Broccoli was first popularized in Italy before spreading to dinner tables in France, England and eventually the United States. It wasn’t commercially grown in the United States until the 1920s. Like other brassicas, broccoli thrives in cooler weather. In the greater Prescott area, it is planted in early winter for harvest in late April through early July, depending on the temperatures. It is also often planted in late summer to harvest in early fall. Broccoli is susceptible to cabbageworms and infestations of aphids, making it a more challenging crop for the beginning gardener.

There are three common varieties of broccoli: Calabrese, Sprouting and Romanesco. Calabrese is the variety most commonly found in grocery stores, with large crowns and thick stalks. Sprouting broccoli has more but smaller crowns and thinner stalks and Romanesco is a beautiful variety of broccoli with yellow-green cone-shaped florets.

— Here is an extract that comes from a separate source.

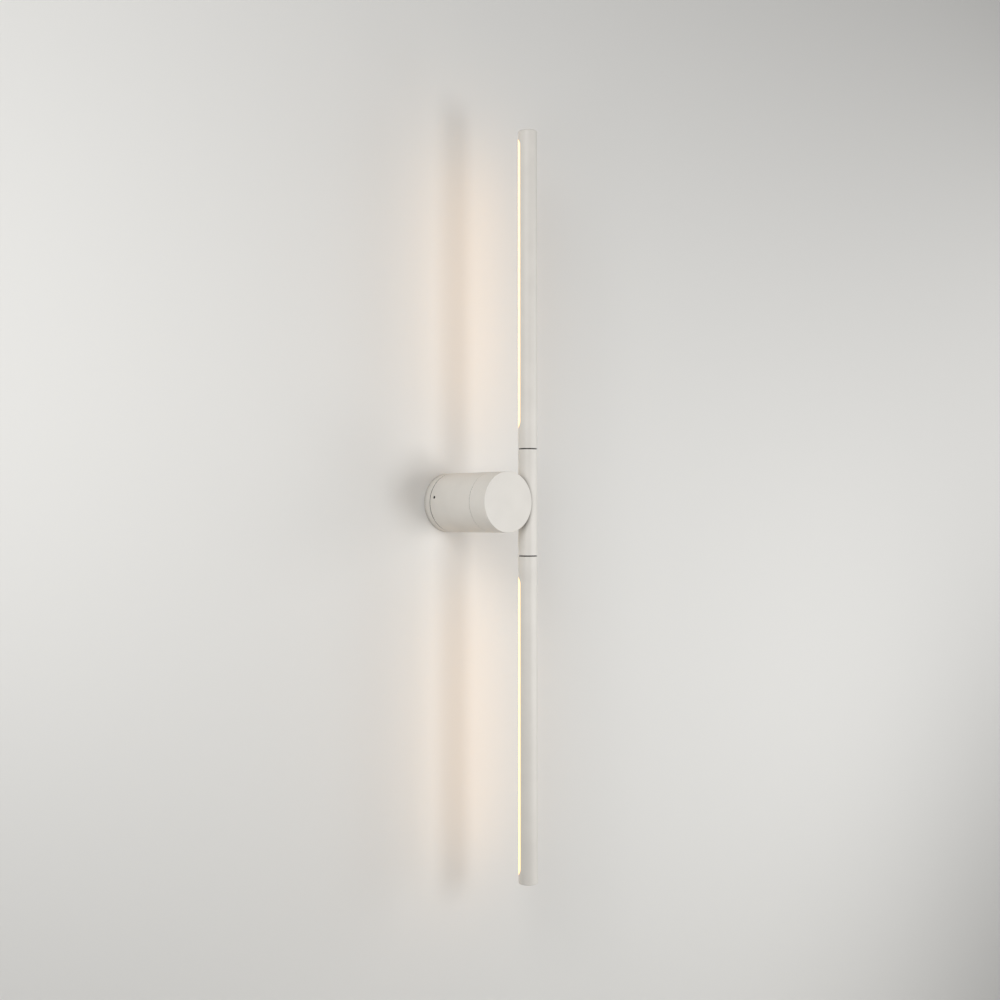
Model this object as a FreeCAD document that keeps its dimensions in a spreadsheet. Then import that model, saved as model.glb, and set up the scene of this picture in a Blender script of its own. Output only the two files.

Broccoli is an excellent source of dietary fiber, vitamins A, C, K, and B6 as well as folate, potassium and manganese. It’s also a good source of iron, zinc and calcium. Broccoli stores well in the refrigerator and can often keep for a couple of weeks there. It is delicious on its own—steamed, roasted, fried, baked or sautéed. It’s a versatile vegetable that is great in stir-fries, soups, pasta dishes and more. For a new twist, try it as a pesto in place of basil.